Where was I? Yes, at the bar. We had a couple of drinks, and visited, then finally told Raul that we were ready for a table. One opened up in a few minutes. We took our drinks in and then went to the food. And I'll say right now that this was no banquet for a vegetarian. Everything here was meat-centric. There were trays of cabbage rolls (cabbage leaves rolled around meat and veggies) and meat rolls (thin-sliced meat wrapped around vegetables). There was saurbraten, bratwurst, pork hocks. There were mashed potatoes, and German potato salad. And the food was prepared there, not out of a box. The potatoes were fresh, as were the meat. This was all basic German food, nothing fancy, but not really simple either, not to be this good. It took time to slice the meats for the meat rolls, time to stuff the cabbage leaves, to mash the potatoes. It was worth the trip (and I was so glad that we had a designated driver!) to be able to get food this good, and service this good, and an atmosphere that was just happy all around. I don't think it was just the time at the bar that made me feel this way.

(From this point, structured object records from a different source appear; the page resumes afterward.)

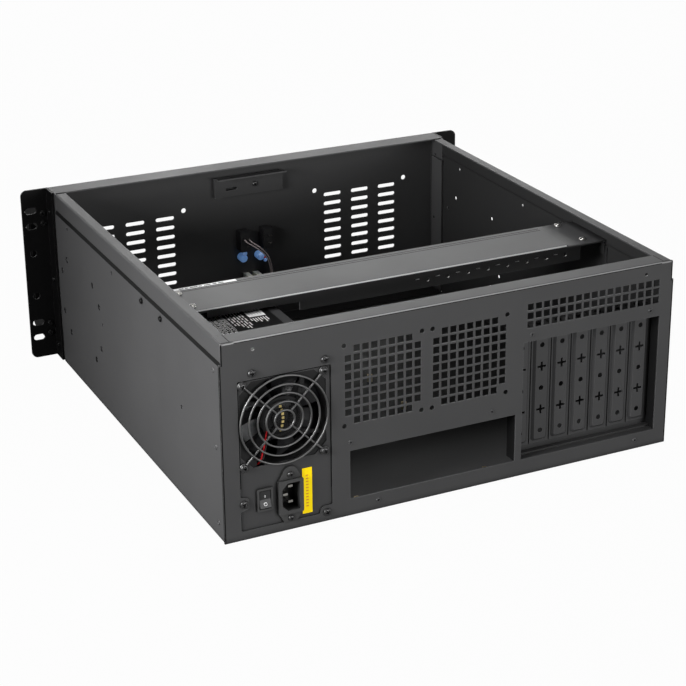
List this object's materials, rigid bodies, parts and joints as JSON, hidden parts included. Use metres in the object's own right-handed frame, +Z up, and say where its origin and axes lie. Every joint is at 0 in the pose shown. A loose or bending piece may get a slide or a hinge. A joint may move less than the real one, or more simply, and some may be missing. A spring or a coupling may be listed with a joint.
{
  "type": "rackmount server case",
  "caption": "Open rackmount server case in black steel with a power supply, grilles, expansion slot covers, a crossbar, rack ears and handles.",
  "frame": {"origin": "middle of the floor's underside", "axes": "+Z up, -Y the front with ears and handles, +Y the rear panel, +X the side of the power supply"},
  "size_m": [0.4826, 0.4948, 0.176],
  "materials": {
    "case_black": "fine satin powder coat",
    "supply_black": "satin powder coat",
    "handle_black": "satin",
    "plastic_black": "fine matte",
    "inlet_black": "smooth",
    "rubber_black": "matte",
    "screw_black": "black zinc",
    "screw_bright": "bright zinc",
    "zinc_sheet": "plain zinc",
    "guard_wire": "black nickel",
    "pin_metal": "nickel plated",
    "seal_yellow": "printed film",
    "label_dark": "printed film",
    "label_white": "printed film",
    "board_brown": "laminate",
    "board_green": "laminate",
    "sink_metal": "plain",
    "ferrite": "matte",
    "capacitor_sleeve": "smooth sleeve",
    "lead_red": "smooth insulation",
    "lead_black": "smooth insulation",
    "led_blue": "clear tinted",
    "holder_blue": "smooth"
  },
  "bodies": {
    "case": {"chassis_tub": "case_black", "rear_panel": "case_black", "front_panel": "case_black", "rack_ear_right": "case_black", "rack_ear_left": "case_black", "handle_right": "handle_black", "handle_left": "handle_black", "side_screws": "screw_black", "handle_screws": "screw_black", "rivets": "case_black", "crossbar": "case_black", "crossbar_label": "label_white", "crossbar_screws": "screw_bright", "crossbar_bracket_right": "case_black", "crossbar_bracket_left": "case_black", "slot_frame": "case_black", "slot_cover_screws": "screw_black", "board_standoffs": "pin_metal", "psu_tray": "supply_black", "psu_cover": "supply_black", "psu_cover_screws": "screw_black", "psu_screws": "screw_bright", "psu_label": "label_dark", "psu_grommet": "rubber_black", "psu_board": "board_brown", "psu_heatsinks": "sink_metal", "psu_transformer": "ferrite", "psu_capacitors": "capacitor_sleeve", "fan_frame": "plastic_black", "fan_guard": "guard_wire", "guard_screws": "screw_bright", "fan_lead_red": "lead_red", "fan_lead_black": "lead_black", "power_inlet": "inlet_black", "inlet_pins": "pin_metal", "inlet_screws": "screw_bright", "switch_bezel": "plastic_black", "seal_sticker": "seal_yellow", "power_switch": "plastic_black", "reset_switch": "plastic_black", "led_holders": "holder_blue", "leds": "led_blue", "usb_sockets": "zinc_sheet", "front_board": "board_green", "front_cable": "lead_black", "power_leads": "lead_black", "latch_bracket": "case_black", "latch_screw": "screw_black", "slot_cover_1": "case_black", "slot_cover_2": "case_black", "slot_cover_3": "case_black", "slot_cover_4": "case_black", "slot_cover_5": "case_black", "slot_cover_6": "case_black", "slot_cover_7": "case_black"},
    "fan": {"fan_rotor": "plastic_black"},
    "rocker": {"switch_rocker": "inlet_black"},
    "power": {"power_button": "inlet_black"},
    "reset": {"reset_button": "inlet_black"}
  },
  "joints": [
    {"name": "psu_fan_spin", "type": "hinge", "parent": "case", "child": "fan", "pos_m": [0.1604, 0.2103, 0.101], "axis": [0, 1, 0], "continuous": true},
    {"name": "switch_rocker_tilt", "type": "hinge", "parent": "case", "child": "rocker", "pos_m": [0.1789, 0.2232, 0.0328], "axis": [1, 0, 0], "range_deg": [-14, 0]},
    {"name": "power_button_push", "type": "slide", "parent": "case", "child": "power", "axis": [0, 1, 0], "range_m": [0, 0.0015], "stiffness_N_per_m": 300, "springref_m": -0.002},
    {"name": "reset_button_push", "type": "slide", "parent": "case", "child": "reset", "axis": [0, 1, 0], "range_m": [0, 0.0015], "stiffness_N_per_m": 300, "springref_m": -0.002}
  ]
}
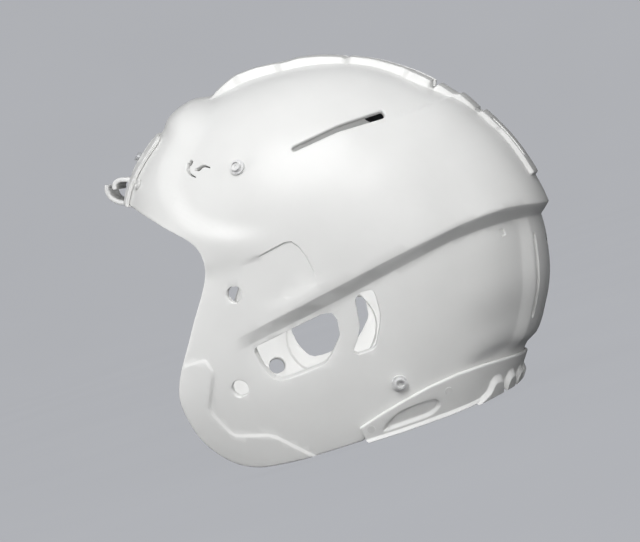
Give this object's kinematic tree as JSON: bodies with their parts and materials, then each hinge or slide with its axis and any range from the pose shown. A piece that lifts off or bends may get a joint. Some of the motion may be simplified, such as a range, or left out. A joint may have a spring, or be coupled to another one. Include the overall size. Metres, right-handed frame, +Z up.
{
  "type": "football helmet",
  "caption": "Open-faced gridiron helmet with a moulded shell, raised brow and crown rails, ear holes, padded liner and nape bumper, with no face guard fitted.",
  "frame": {"origin": "middle of the footprint on the ground under the helmet, which stands on its jaw flaps and nape bumper", "axes": "-Y to the front, +X to the wearer's left, +Z up"},
  "size_m": [0.23, 0.3048, 0.277],
  "materials": {
    "shell_gloss": "gloss moulded polycarbonate",
    "trim_white": "satin moulded plastic",
    "clip_white": "satin moulded plastic",
    "screw_steel": "plated",
    "screw_white": "painted head",
    "snap_metal": "light plated",
    "liner_vinyl": "matte vinyl over foam",
    "jaw_vinyl": "matte vinyl over foam",
    "fastener_fabric": "hook and loop",
    "valve_rubber": "matte"
  },
  "bodies": {
    "root": {"shell": "shell_gloss", "front_bumper": "trim_white", "face_guard_clip": "clip_white", "clip_screws": "screw_steel", "brow_screws": "screw_white", "rear_bumper": "trim_white", "rear_bumper_screws": "screw_white", "upper_snap_left": "snap_metal", "upper_snap_right": "snap_metal", "lower_snap_left": "snap_metal", "lower_snap_right": "snap_metal", "snap_screws": "screw_steel", "snap_tee_nuts": "screw_steel", "front_pad": "liner_vinyl", "crown_pad": "liner_vinyl", "back_pad": "liner_vinyl", "nape_pad": "liner_vinyl", "left_side_pad": "liner_vinyl", "right_side_pad": "liner_vinyl", "left_jaw_pad": "jaw_vinyl", "right_jaw_pad": "jaw_vinyl", "liner_fasteners": "fastener_fabric", "jaw_pad_studs": "screw_steel", "crown_valve": "valve_rubber", "nape_valve": "valve_rubber"}
  },
  "joints": []
}
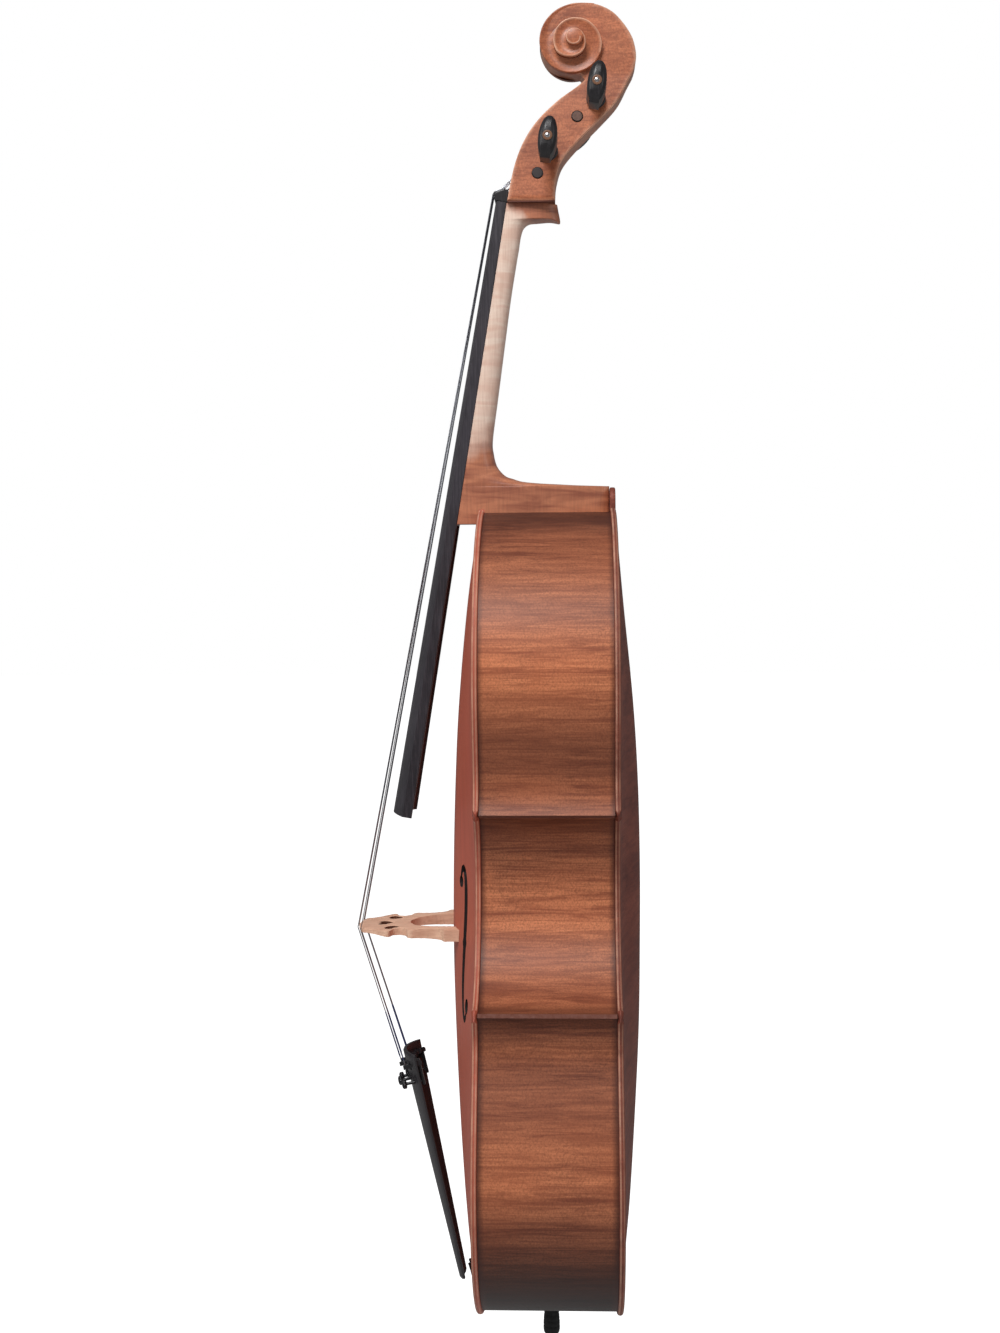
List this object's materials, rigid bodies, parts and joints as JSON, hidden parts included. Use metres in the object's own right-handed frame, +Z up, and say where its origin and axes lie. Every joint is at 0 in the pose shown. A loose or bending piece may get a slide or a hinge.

I seldom order the buffet. I never eat enough to make it worthwhile. But this time I went back for seconds. The waitress kept our drinks full, kept the water glasses full, and stayed really cheerful. I don't know how they do that, but I admire that ability. We all decided at once that we were full, and retired once more to the bar. Raoul was still smoothly serving up drinks. A group of military kids from Camp Williams/ Volk Field, which is just across the interstate, filled a table. They were mostly drinking light beers, as far as I could see. It seemed like such a waste, with the good German beers that were stocked here. But there ya go. We sat and relaxed with another cocktail while our designated driver looked a little annoyed/amused at the womenfolk who were getting kind of loud now. He was in for a fun ride home. I planned on napping the whole way.